Other studies showed that residents in rural areas were less likely to be screened for STDs, and that residents in higher poverty areas had higher case rates for both gonorrhea and chlamydia.
In Farmerville, Louisiana, located in Union Parrish, a community health assessment by Union General Hospital there found that sexually transmitted diseases were alarmingly high. Not only were the rates higher than the rest of the state, but the rates in some cases were higher than the rest of the country.
Union Parish has a population of about 23,000, 80 percent of whom live in rural areas, according to the U.S. Census. Union is part of the Monroe, Louisiana, metropolitan statistical area, a small MSA on the border with Arkansas. Union General’s Community Health Assessment in 2012 found that rates of syphilis and gonorrhea were increasing, particularly in black women. “For 2008, the female chlamydia rate in Union Parish (887.4 per 100,000) was higher than the State rate (790.79 per 100,000). For 2008, the female chlamydia rate in Union Parish among Black females (2421.21 per 100,000) was significantly higher than the State rate (1574.07 per 100,000),” the assessment found. The rates within Louisiana at the time put it among the top three states for sexually transmitted diseases across the board for the nation.
The hospital developed a program targeting young women to reduce STDs, teen pregnancy and drug and alcohol abuse. Called “It’s a Girl Thing,” the program was open to girls in middle and high school in the county.

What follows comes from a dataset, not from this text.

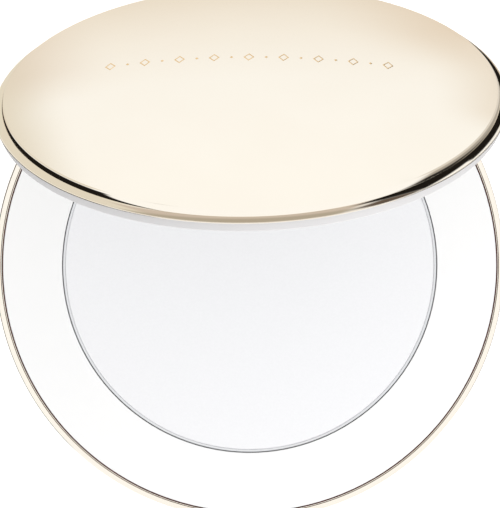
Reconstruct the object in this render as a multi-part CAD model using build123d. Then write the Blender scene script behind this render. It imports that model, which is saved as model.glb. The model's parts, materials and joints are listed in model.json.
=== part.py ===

Mentors within the program met with girls in their schools once a week as well as provided them with larger programs once a month at the hospital. The programs focused on self-esteem issues, education and hygiene and helped girls develop the tools to deal with the complex issues surrounding sexual health.
Mykalia Alexander, one of the first girls to go through the program, said the program helped her to delay sexual activity until she was ready, while preparing her for life after high school.
“In a sense, it helped me become a woman. We talked about our daily struggles, our body, our self-esteem… The program really helps girls shape their values and what they want to do with their lives,” Alexander said. “Sex wise, I wasn’t active at all. There were people around me who were, but the program helped prevent me from doing that. It helped me make the right decisions.”
Alexander said it helped those girls who were in the program with her make better choices too.
“I think becoming sexually active is 50 percent your environment and 50 percent your education,” she said. “I think ‘It’s a Girl Thing’ helps to educate girls about their bodies. But it’s not just a program, it’s a support system. So it’s not just a sex and pregnancy prevention program, it goes much farther than that. It’s so much more about self-worth and self-esteem.”
Claudia Wade, program director for It’s A Girl Thing and community development manager for Union General, said the decision was made to address the issue through education.
“Lack of education is the main reason for the increase,” Wade said. “Lack of self-esteem – a lot of girls, many who come from broken families and unstable situations – it’s a pattern that they come from that’s hard to break.”
Targeting girls, she said, was decided on based on resources, and responsibility.
“It depends probably more on our reactions (as women) when a boy approaches a lady for them to take that next step forward,” Wade said. “Also it’s our responsibility to say no. It’s hard for the little girls to learn how to say no. Their self-esteem, if they know who they are and what they want in life, makes it easy.”
Since implementing the program, the rate of STDs has decreased, according to the hospital’s latest community assessment report. Teen birth rates and infant mortality rates have also declined.